**Given request:** Filter the entries that follow, copying every line in which the word "axes" appears.

**Extracted data:**
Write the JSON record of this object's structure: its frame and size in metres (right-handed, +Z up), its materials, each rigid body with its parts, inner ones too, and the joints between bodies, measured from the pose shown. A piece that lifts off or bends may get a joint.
* * *
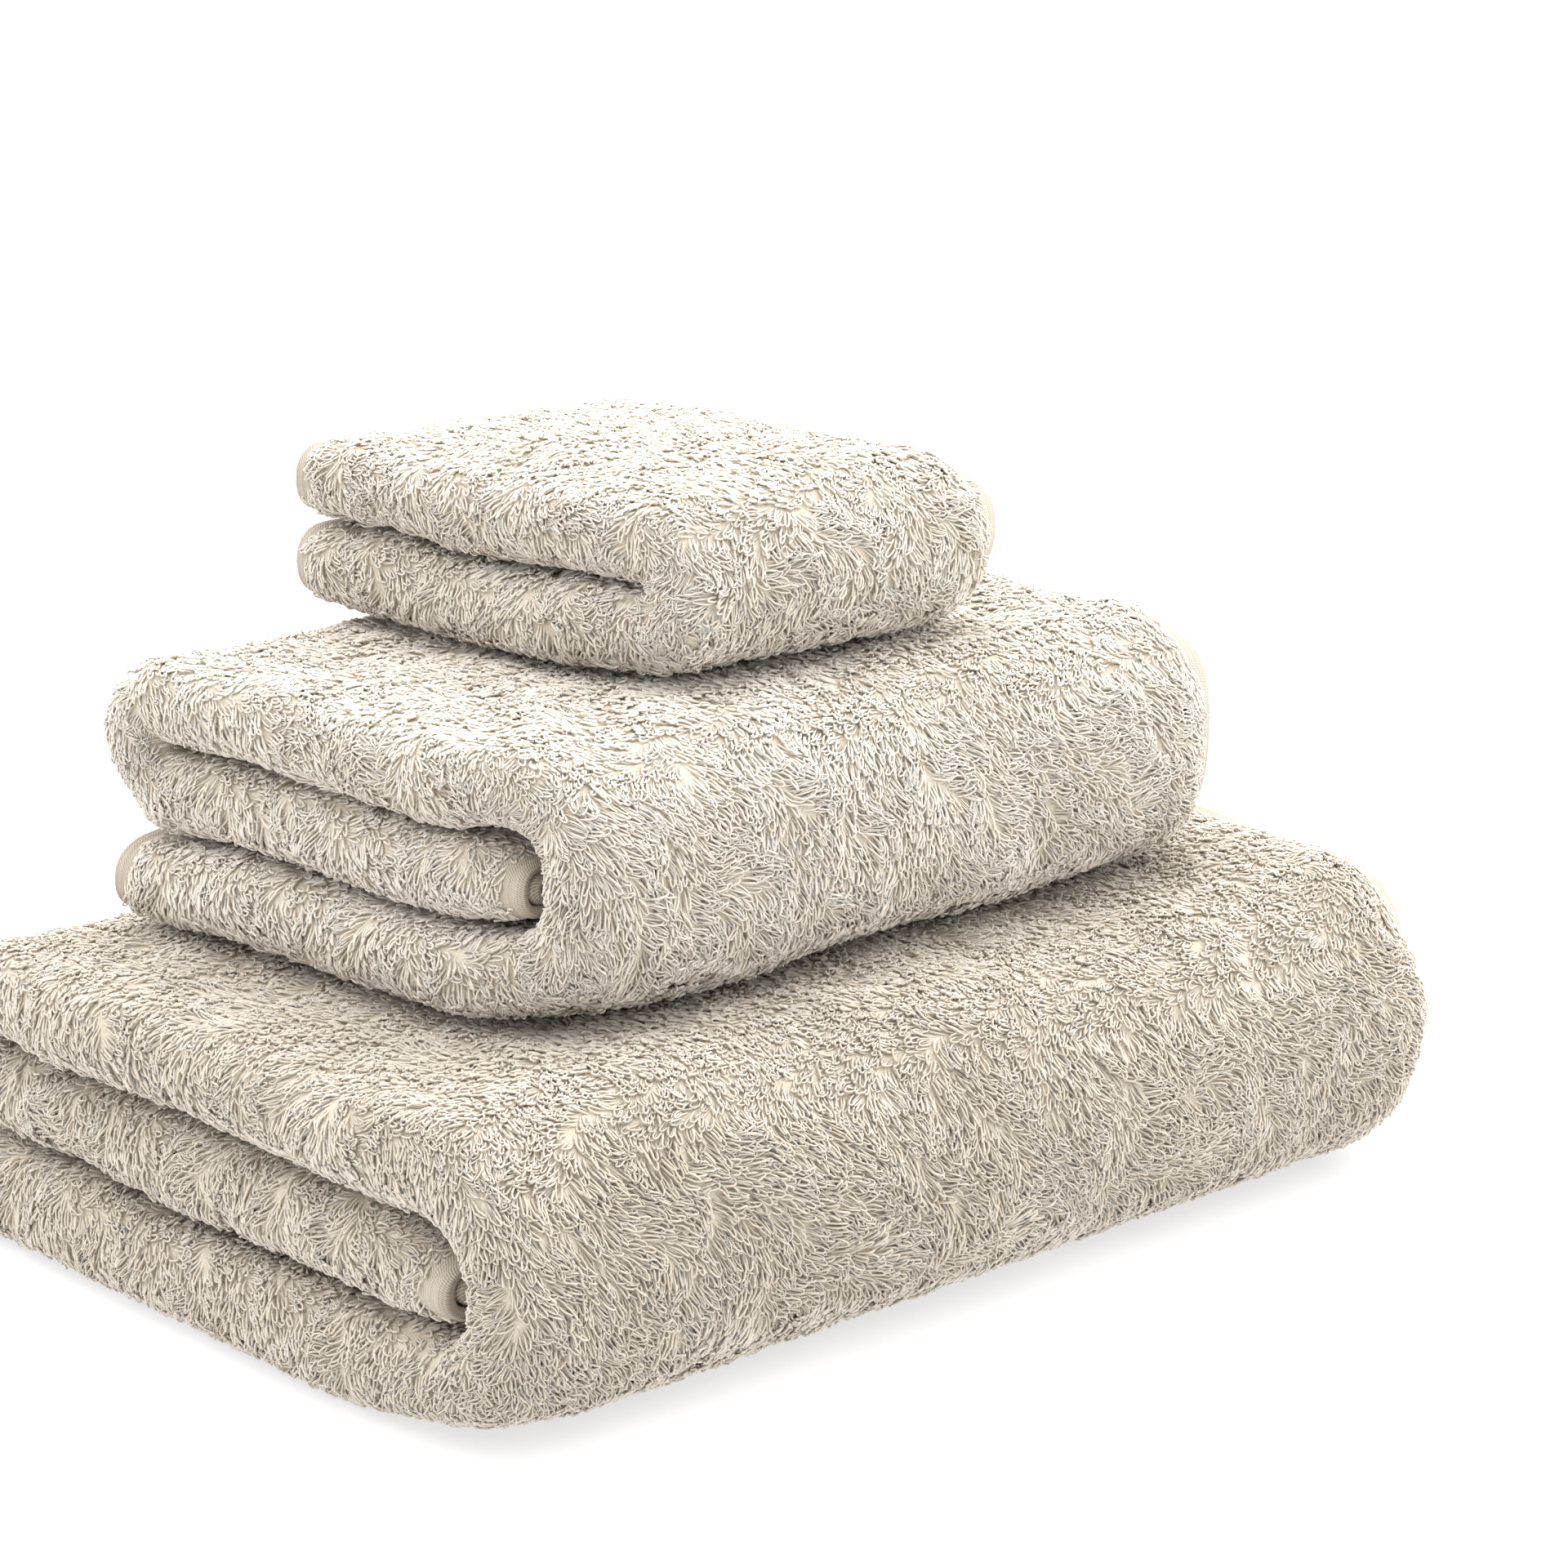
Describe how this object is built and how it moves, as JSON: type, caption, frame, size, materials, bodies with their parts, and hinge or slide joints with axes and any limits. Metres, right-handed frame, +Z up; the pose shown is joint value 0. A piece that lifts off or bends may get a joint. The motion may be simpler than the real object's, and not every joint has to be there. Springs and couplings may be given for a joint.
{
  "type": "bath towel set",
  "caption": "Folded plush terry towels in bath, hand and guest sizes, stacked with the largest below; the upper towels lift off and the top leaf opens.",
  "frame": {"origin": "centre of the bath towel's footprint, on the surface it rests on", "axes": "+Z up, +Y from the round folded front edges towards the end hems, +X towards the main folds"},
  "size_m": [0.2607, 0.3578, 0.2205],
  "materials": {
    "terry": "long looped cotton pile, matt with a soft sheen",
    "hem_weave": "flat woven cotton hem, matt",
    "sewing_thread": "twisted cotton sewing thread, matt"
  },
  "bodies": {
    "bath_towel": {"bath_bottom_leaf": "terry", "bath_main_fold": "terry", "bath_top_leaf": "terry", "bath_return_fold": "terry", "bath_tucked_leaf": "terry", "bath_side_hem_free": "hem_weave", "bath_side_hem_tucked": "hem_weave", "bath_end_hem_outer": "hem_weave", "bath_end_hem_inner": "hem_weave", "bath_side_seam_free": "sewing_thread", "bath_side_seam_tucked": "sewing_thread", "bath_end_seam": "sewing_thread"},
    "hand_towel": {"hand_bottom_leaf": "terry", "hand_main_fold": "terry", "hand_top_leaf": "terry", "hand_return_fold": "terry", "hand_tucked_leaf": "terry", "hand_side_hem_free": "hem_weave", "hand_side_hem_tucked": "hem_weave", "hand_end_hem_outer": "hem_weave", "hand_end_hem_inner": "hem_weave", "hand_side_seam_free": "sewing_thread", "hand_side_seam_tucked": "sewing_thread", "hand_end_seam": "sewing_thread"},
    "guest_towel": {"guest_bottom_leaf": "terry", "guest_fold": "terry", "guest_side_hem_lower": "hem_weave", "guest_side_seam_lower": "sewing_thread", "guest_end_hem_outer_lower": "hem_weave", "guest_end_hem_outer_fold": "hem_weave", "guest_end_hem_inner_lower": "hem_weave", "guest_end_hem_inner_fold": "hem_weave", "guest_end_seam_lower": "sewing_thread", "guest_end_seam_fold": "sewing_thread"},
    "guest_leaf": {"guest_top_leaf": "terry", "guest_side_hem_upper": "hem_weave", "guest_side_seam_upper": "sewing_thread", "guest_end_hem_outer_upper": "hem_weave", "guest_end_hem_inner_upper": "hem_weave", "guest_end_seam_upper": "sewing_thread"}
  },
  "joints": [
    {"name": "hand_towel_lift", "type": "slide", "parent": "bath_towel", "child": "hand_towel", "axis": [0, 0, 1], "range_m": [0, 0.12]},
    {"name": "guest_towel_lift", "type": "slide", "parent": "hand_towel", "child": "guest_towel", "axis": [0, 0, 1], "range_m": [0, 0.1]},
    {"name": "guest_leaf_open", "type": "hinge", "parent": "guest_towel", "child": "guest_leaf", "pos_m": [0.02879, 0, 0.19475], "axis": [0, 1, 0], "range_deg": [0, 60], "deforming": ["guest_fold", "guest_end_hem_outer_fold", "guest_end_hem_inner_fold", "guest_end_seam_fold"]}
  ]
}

**Complete output:**
Describe how this object is built and how it moves, as JSON: type, caption, frame, size, materials, bodies with their parts, and hinge or slide joints with axes and any limits. Metres, right-handed frame, +Z up; the pose shown is joint value 0. A piece that lifts off or bends may get a joint. The motion may be simpler than the real object's, and not every joint has to be there. Springs and couplings may be given for a joint.
  "frame": {"origin": "centre of the bath towel's footprint, on the surface it rests on", "axes": "+Z up, +Y from the round folded front edges towards the end hems, +X towards the main folds"},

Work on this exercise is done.